Le président de l’UFR estime que la crise qui la secoue est un «cas sur lequel nous devons travailler pour faire en sorte que le processus que nous avons engagé dans le cadre de notre politique minière, nous puissions aboutir à des choses comme elle: créer des usines qui transforment notre minerai surplace en alumine et le transformer en aluminium.» Il est amer face au silence du gouvernement sur la crise, tout en précisant qu’il s’exprime en tant que simple citoyen: «Cette usine est arrêtée depuis quatre mois à la suite d’une grève. Comment on peut imaginer que le gouvernement de la République de Guinée puisse s’asseoir et regarder ce fleuron de notre industrie minière mourir de sa belle mort, parce qu’il y a eu une grève? Le rôle du ministre des mines et du président de la République, c’est de s’impliquer dans un tel dossier. Voilà un dossier sur lequel il n’y a pas de problème d’opposition. On devrait pouvoir dire: voilà ce que le gouvernement est en train de faire dans ce secteur… »
Sidya Touré pense que cette crise mène vers «une catastrophe» avec la mauvaise conservation de l’alumine qui pourrait «avoir une réaction chimique» avec des «risques de contamination de l’eau du fleuve Konkouré dont les conséquences environnementales seront extrêmement dangereuses. Un problème social, économique, environnemental, humain, dont je n’entends personne du gouvernement en parler. Nous ne sommes pas dans les élections. Pourquoi personne n’en parle dans ce gouvernement? Et qu’on dise qu’on attend PPTE ?»
Cellou Dalein Diallo de l'UFDG a lui aussi critiqué le gouvernement qui traîne les pas dans la résolution de cette crise. Il pense qu'il est temps de trouver la solution à la crise de Rusal-Friguia pour le bien-être des travailleurs de la ville de Fria et de ses habitants.
Réagissant aux accusations portées sur les anciens ministres de feu le Président, Lansana Conté, le leader du PEDN (Parti de l’espoir pour le développement national), Lansana Kouyaté a déclaré: «Quelque soit ce qui s’est passé, Fria bradé, Fria ceci, Fria cela… C’est la méthode. C’est une question d’expertise. Quand des prédécesseurs ont commis des erreurs, mais consacré par un accord, pour vous en sortir, il faut suivre la voie judiciaire. Les méthodes péremptoires, administratives, dictées, ne marchent pas. Quand vous le faites, vous effrayez même les investisseurs de bonne foi. Parce que cela veut dire que vous n’êtes pas respectueux des conventions signées». Et de poursuivre: «Pensons tout ce que nous voulons de Rusal, mais il faut trouver les voies pour s’en sortir. Aujourd’hui, ceux qui sont pénalisés, ce sont les pauvres travailleurs de Fria.
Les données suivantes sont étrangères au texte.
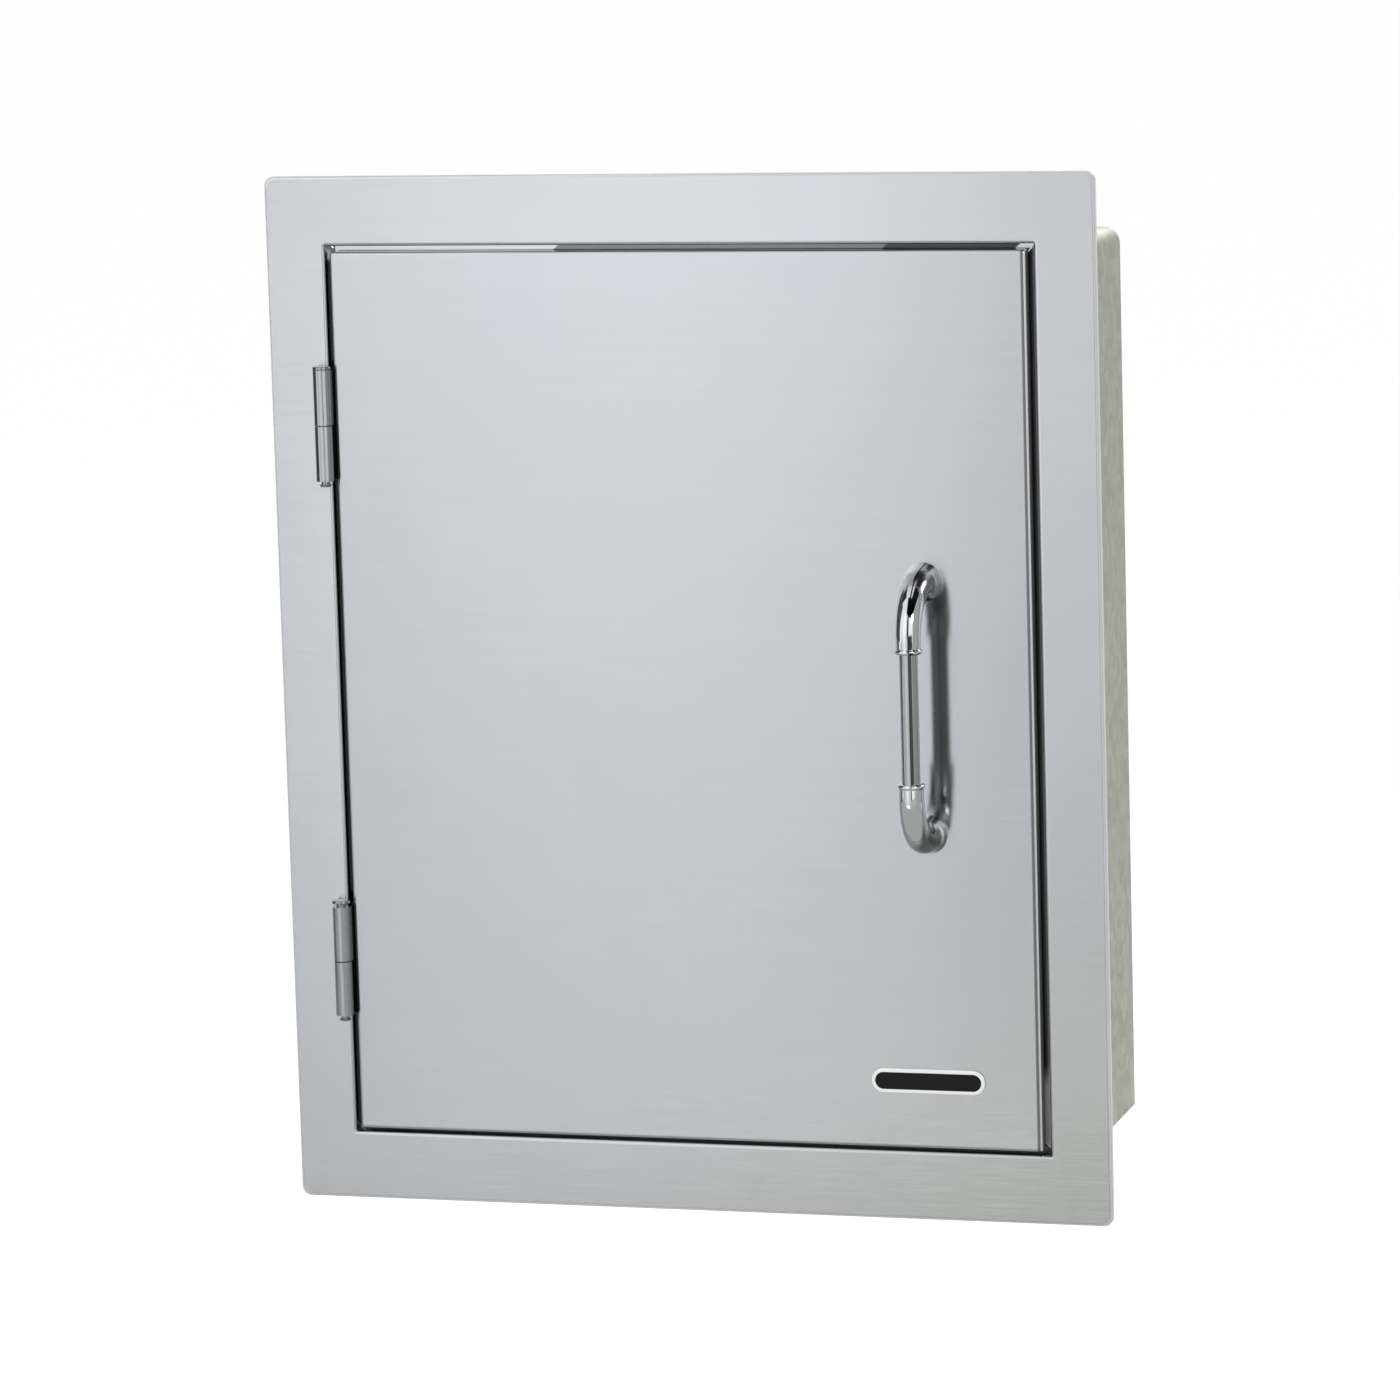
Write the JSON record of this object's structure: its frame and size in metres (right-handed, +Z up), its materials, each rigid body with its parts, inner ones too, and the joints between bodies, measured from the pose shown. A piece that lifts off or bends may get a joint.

Derrière chacun de ces travailleurs, il y a au moins, un minimum de 10 personnes. La question de Fria nous interpelle vraiment ! Si c’est la faute au Président Conté, laissons-le dormir en paix, que Dieu lui accorde le paradis. Maintenant, c’est à nous d’en assumer la charge et d’avoir l’intelligence de corriger ce qui a été commis comme erreur en ne posant pas d’obstacles à ceux qui travaillent pour gagner leur vie, en ne créant pas de problèmes à l’environnement, en faisant que Fria symbole, demeure symbole.»
Selon Lansana Kouyaté, ex-allié de l’Alliance arc-en-ciel qui a soutenu l’élection d’Alpha Condé, il y a plusieurs raisons qui indiquent que beaucoup d’investisseurs viennent investir dans la bauxite en Guinée mais ne veulent jamais la transformer surplace. «L’une des raisons simples, c’est que les dérivées de la bauxite, telles que le germanium, coûtent plus chères que la bauxite», a-t-il affirmé. C’est pourquoi, le président du PEDN s’est adressé au gouvernement et aux Guinéens en ces termes: «Nous qui avons eu la chance d’avoir cette première usine, on doit la préserver. Quelles que soient les raisons qu’on a, il faut savoir simplement les corriger par des moyens de justice. Mais quand de façon péremptoire on vient dire : il faut donner tel montant et les partenaires disent: on ne peut pas, et on bloque, on ferme l’usine… Aujourd’hui, qui a les problèmes ? Est-ce Rusal ? C’est nous qui avons les problèmes.»
Réagissant aux récents propos du président Alpha Condé qui a dit que s’il avait eu de l’expertise, il aurait mieux gagné que les 700 millions de dollars de Rio Tinto, Lansana Kouyaté a asséné : «La question d’expertise est une question réelle. Parce que quand vous n’écoutez pas, vous n’avez pas de bons experts, vous prenez de mauvaises décisions. Je crois que c’est le cas», conclut-il.